# Exercise directions:
For the material that follows, return exactly the lines from the one with "whole = FreeCAD.BoundBox()" through the one with "imported = [obj", both ends included.

>> START Dataset extract

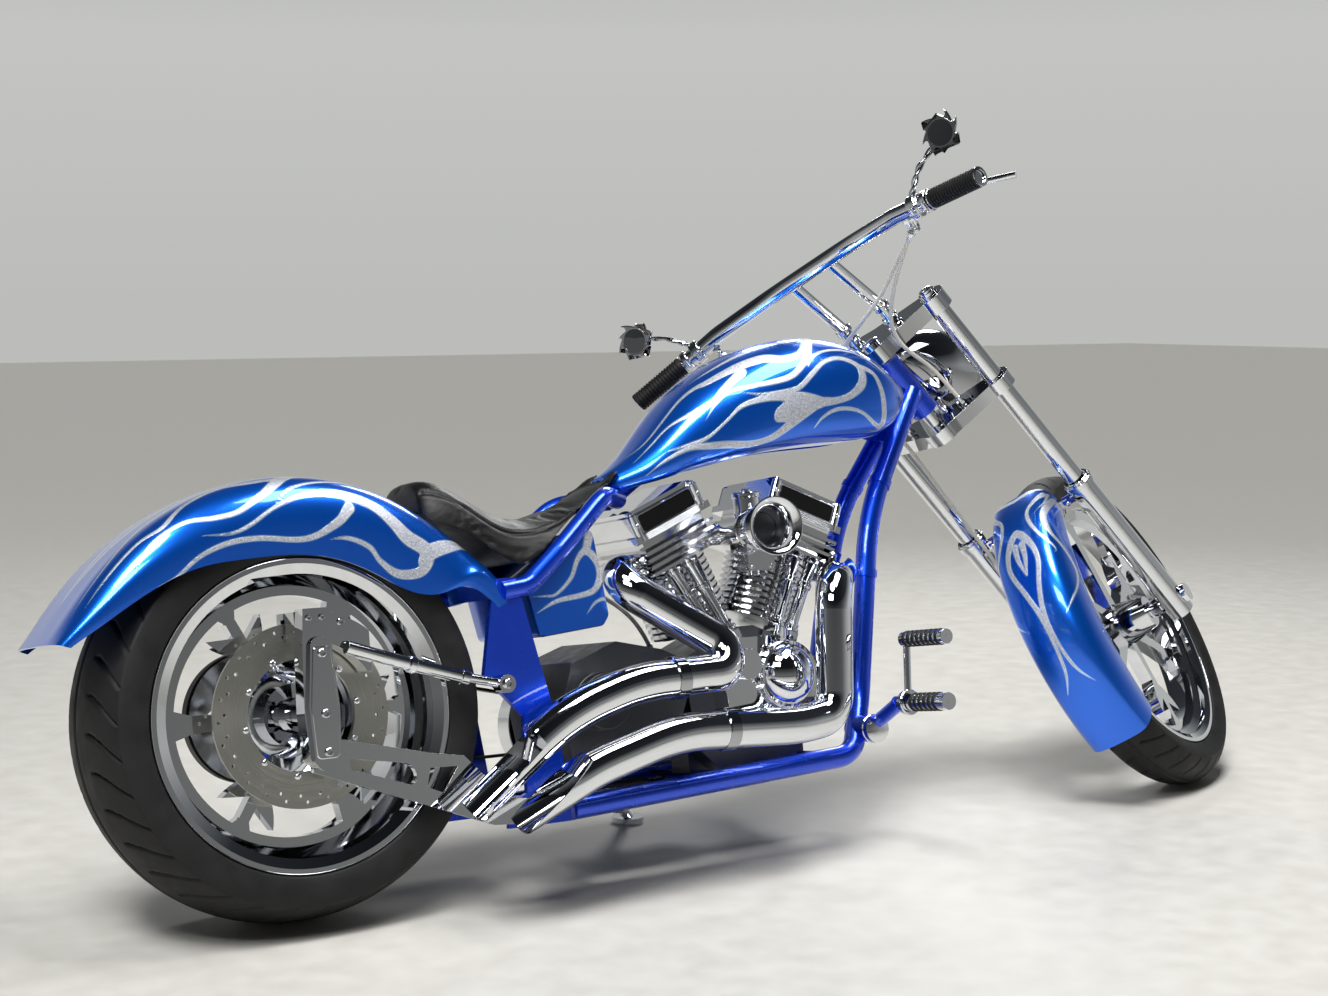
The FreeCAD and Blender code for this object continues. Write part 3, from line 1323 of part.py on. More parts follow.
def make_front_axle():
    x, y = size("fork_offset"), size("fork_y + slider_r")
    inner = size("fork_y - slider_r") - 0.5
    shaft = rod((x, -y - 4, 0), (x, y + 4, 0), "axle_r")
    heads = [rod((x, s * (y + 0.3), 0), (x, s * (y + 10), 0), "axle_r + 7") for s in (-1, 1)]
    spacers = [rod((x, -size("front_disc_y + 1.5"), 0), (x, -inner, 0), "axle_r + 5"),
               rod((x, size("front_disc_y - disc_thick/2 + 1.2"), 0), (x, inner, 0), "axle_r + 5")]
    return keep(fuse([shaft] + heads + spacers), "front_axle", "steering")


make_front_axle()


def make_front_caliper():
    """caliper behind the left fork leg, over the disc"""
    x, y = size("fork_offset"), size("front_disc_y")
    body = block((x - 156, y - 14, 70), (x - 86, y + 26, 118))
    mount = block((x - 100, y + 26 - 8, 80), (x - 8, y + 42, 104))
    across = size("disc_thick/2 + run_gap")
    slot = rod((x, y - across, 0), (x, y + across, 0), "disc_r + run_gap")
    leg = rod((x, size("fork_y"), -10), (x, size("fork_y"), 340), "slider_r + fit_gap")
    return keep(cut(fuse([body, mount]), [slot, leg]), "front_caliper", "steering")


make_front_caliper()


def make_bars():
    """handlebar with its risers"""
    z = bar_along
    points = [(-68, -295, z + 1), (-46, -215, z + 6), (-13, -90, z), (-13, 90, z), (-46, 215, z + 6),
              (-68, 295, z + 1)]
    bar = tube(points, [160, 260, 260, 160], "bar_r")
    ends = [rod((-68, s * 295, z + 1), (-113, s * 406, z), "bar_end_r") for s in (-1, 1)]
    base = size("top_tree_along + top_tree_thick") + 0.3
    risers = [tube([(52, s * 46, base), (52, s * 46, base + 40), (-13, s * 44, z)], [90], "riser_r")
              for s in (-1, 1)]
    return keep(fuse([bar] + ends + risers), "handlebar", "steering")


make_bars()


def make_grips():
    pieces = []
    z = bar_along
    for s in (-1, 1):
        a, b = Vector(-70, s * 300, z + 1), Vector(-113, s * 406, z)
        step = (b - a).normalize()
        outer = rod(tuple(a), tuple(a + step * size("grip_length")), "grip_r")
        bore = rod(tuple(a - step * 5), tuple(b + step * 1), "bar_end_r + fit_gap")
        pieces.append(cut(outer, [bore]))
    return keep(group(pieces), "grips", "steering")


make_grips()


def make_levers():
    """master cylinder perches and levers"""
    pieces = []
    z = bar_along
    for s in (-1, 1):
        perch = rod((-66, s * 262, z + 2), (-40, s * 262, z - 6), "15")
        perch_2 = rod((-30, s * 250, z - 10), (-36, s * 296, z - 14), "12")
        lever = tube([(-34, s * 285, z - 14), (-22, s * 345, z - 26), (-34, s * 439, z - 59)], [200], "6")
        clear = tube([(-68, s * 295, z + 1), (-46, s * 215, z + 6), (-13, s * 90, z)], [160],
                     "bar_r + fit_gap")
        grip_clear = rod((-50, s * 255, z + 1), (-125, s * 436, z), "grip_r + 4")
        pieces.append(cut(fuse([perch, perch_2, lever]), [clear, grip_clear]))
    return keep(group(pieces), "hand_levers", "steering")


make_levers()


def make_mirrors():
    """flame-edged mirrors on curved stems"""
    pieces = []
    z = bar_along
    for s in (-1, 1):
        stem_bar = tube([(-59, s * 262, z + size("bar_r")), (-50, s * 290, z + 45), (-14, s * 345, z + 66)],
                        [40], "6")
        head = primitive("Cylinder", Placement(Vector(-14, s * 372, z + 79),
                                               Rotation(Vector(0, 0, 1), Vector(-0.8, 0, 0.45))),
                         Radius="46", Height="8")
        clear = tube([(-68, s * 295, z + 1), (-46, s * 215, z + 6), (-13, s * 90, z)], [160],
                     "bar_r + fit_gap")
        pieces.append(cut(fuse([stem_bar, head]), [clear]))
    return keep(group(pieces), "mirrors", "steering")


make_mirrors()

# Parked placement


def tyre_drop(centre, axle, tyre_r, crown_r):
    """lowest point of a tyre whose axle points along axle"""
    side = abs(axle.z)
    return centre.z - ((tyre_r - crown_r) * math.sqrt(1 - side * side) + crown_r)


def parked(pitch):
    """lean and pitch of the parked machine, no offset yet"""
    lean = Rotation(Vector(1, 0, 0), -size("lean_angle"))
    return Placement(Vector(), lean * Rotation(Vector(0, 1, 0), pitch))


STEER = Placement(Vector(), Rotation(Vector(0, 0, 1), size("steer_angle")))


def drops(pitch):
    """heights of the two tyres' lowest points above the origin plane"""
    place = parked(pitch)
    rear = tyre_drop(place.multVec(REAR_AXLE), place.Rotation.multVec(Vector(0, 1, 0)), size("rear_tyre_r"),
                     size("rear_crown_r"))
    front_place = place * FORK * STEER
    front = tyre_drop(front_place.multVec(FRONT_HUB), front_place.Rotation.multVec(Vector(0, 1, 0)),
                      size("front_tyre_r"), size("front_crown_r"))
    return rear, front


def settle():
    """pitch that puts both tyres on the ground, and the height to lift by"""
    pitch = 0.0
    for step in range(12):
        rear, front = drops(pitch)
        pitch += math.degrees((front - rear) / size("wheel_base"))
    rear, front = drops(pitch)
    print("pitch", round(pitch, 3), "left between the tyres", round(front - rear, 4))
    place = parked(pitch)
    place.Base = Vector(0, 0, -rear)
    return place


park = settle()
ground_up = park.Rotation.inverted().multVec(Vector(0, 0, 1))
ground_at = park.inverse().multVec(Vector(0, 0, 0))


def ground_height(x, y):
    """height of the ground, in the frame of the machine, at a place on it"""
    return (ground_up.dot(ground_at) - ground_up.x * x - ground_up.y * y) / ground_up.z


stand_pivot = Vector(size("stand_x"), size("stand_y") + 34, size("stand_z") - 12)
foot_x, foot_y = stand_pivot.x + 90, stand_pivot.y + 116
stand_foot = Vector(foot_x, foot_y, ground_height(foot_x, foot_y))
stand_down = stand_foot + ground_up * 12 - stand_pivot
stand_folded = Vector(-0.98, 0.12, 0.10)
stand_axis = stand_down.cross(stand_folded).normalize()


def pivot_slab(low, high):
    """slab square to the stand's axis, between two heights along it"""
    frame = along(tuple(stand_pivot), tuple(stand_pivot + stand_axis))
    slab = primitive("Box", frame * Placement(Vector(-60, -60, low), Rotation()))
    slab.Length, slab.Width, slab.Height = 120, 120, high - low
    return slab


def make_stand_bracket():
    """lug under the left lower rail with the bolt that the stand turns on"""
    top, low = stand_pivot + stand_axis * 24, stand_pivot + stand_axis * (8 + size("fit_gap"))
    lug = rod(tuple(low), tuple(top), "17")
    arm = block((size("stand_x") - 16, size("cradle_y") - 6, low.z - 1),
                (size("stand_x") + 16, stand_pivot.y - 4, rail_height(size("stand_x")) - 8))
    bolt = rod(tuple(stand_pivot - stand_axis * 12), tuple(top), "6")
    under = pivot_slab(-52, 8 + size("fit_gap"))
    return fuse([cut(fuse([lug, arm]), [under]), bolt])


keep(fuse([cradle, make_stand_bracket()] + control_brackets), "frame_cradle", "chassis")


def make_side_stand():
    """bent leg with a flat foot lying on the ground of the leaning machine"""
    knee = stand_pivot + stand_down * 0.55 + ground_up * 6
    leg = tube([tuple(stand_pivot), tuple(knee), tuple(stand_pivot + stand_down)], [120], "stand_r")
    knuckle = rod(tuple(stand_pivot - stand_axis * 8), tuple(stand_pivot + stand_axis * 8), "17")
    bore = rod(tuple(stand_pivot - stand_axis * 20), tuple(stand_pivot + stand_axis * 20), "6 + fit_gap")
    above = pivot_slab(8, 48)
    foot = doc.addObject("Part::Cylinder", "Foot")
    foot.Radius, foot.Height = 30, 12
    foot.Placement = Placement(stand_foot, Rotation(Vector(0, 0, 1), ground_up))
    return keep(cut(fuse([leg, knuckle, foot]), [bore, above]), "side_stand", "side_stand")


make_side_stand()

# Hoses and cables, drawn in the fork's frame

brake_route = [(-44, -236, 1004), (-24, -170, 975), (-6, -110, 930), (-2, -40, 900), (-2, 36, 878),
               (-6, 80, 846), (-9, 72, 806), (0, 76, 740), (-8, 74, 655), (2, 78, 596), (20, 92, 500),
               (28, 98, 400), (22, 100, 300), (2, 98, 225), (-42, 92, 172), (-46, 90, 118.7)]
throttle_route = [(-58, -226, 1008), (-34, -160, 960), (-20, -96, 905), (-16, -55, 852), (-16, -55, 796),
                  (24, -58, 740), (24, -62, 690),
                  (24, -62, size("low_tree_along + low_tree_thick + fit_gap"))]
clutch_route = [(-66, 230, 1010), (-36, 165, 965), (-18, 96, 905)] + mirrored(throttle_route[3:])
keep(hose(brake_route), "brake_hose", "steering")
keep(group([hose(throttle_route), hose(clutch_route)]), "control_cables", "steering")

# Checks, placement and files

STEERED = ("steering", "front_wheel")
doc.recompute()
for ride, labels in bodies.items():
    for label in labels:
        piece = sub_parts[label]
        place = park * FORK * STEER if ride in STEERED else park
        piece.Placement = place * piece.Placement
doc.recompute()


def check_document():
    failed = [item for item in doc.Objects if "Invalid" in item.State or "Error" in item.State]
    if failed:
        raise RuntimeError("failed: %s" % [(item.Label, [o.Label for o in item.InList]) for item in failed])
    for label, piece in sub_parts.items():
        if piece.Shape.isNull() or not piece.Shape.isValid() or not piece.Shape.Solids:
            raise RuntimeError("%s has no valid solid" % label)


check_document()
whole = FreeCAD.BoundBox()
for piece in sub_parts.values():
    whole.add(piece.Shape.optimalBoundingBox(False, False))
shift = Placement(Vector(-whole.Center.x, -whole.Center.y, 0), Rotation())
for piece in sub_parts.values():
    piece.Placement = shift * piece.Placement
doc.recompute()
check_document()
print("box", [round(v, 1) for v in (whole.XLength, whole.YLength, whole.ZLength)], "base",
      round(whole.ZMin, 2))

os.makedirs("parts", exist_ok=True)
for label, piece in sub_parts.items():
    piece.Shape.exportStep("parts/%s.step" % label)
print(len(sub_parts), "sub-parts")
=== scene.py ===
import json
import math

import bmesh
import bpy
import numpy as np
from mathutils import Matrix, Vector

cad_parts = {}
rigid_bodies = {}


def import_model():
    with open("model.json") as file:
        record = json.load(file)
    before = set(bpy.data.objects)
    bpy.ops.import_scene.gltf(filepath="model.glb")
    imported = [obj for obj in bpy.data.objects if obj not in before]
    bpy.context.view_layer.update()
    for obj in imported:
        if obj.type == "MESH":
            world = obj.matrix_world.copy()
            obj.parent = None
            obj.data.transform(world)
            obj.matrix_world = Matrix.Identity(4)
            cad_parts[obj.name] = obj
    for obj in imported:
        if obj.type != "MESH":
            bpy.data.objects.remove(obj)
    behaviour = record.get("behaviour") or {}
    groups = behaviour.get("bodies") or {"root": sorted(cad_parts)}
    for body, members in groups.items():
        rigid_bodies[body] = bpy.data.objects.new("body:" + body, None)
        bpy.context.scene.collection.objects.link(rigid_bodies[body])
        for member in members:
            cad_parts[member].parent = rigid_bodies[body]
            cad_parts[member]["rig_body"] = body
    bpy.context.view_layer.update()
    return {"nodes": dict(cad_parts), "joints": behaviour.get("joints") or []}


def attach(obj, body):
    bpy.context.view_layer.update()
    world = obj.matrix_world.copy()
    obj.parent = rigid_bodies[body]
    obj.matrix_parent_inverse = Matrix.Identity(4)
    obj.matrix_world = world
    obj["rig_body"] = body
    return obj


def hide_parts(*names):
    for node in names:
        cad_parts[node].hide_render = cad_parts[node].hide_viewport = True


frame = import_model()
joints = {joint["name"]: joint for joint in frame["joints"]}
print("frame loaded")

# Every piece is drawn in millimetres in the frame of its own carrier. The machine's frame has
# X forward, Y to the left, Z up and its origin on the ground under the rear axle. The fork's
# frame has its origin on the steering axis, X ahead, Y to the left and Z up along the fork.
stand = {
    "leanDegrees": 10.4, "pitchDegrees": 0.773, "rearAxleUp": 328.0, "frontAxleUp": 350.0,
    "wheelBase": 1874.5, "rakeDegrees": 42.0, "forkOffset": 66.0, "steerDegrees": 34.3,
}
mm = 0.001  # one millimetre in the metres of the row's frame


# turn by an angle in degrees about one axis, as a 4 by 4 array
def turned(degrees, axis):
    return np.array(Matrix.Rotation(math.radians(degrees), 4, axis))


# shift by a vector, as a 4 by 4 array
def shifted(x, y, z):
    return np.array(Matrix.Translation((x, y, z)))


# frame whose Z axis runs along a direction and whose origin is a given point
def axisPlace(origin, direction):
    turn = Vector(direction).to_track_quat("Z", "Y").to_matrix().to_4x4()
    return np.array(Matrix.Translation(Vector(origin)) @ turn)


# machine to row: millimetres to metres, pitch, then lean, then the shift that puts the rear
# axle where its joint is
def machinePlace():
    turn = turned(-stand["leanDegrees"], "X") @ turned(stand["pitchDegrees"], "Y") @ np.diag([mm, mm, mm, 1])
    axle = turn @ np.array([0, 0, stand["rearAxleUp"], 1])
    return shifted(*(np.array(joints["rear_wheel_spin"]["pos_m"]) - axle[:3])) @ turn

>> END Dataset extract

# Solution for this task:
whole = FreeCAD.BoundBox()
for piece in sub_parts.values():
    whole.add(piece.Shape.optimalBoundingBox(False, False))
shift = Placement(Vector(-whole.Center.x, -whole.Center.y, 0), Rotation())
for piece in sub_parts.values():
    piece.Placement = shift * piece.Placement
doc.recompute()
check_document()
print("box", [round(v, 1) for v in (whole.XLength, whole.YLength, whole.ZLength)], "base",
      round(whole.ZMin, 2))

os.makedirs("parts", exist_ok=True)
for label, piece in sub_parts.items():
    piece.Shape.exportStep("parts/%s.step" % label)
print(len(sub_parts), "sub-parts")
=== scene.py ===
import json
import math

import bmesh
import bpy
import numpy as np
from mathutils import Matrix, Vector

cad_parts = {}
rigid_bodies = {}


def import_model():
    with open("model.json") as file:
        record = json.load(file)
    before = set(bpy.data.objects)
    bpy.ops.import_scene.gltf(filepath="model.glb")
    imported = [obj for obj in bpy.data.objects if obj not in before]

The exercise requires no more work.